The Carnegie Center for Literacy and Learning's mission is to empower people to explore and express their voices through imaginative learning and the literary arts.
Visionary Goals
- Encourage active, critical, and creative learning
- Promote the components of literacy, including reading, writing, speaking, listening, viewing, & technology
- Provide educational opportunities for people of all ages and levels of learning
- Establish partnerships with artists, educators, and community groups
- Support and promote Kentucky writers and artists
- Engage the imagination through literary arts
- Preserve and enhance the historic Carnegie building for the benefit of the community
The Carnegie Center for Literacy & Learning is a 501(c)(3) non-profit community learning and literary arts center with local, state, and national awards for programming excellence. The Center offers seasonal classes in writing, publishing, and languages; tutoring for students grades K-12; vibrant youth and family programs and exhibits; outreach programs for children and adults; readings from established authors and local literary icons; and other programs and events designed to encourage people to explore and express their voices through imaginative learning and the literary arts.
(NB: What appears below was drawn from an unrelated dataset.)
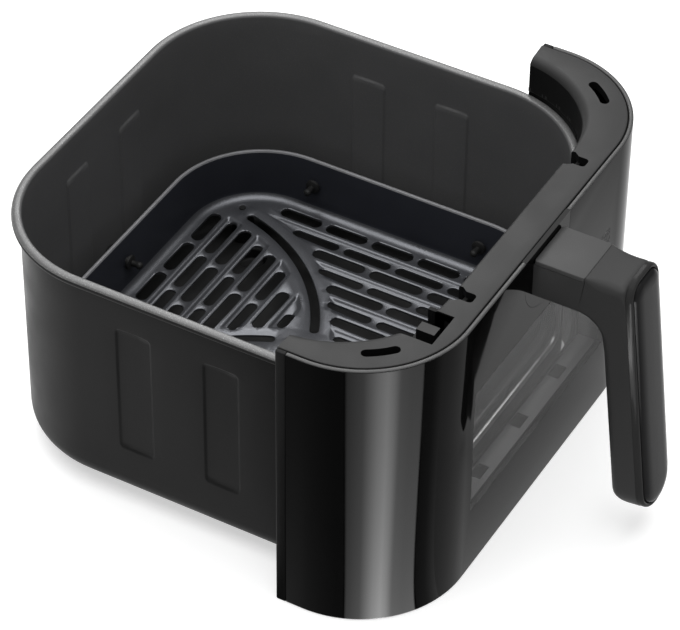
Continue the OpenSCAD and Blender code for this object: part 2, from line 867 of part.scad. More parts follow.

Many classes and events at the Carnegie Center are free, and wherever low-cost registration fees are required, scholarships are available. The Carnegie Center has long been a haven for writers and readers, and we have built on that tradition to become a home to diverse groups of people who love to read, to discuss, to explore, to play, to create, and to learn. There’s something for everyone at the Carnegie Center, where learning lives.
Anti-Bias Statement
The Carnegie Center considers the diversity of its students, volunteers, and staff to be a core strength and to be critical to our mission. We have a zero-tolerance policy regarding harassment, intimidation, and discrimination.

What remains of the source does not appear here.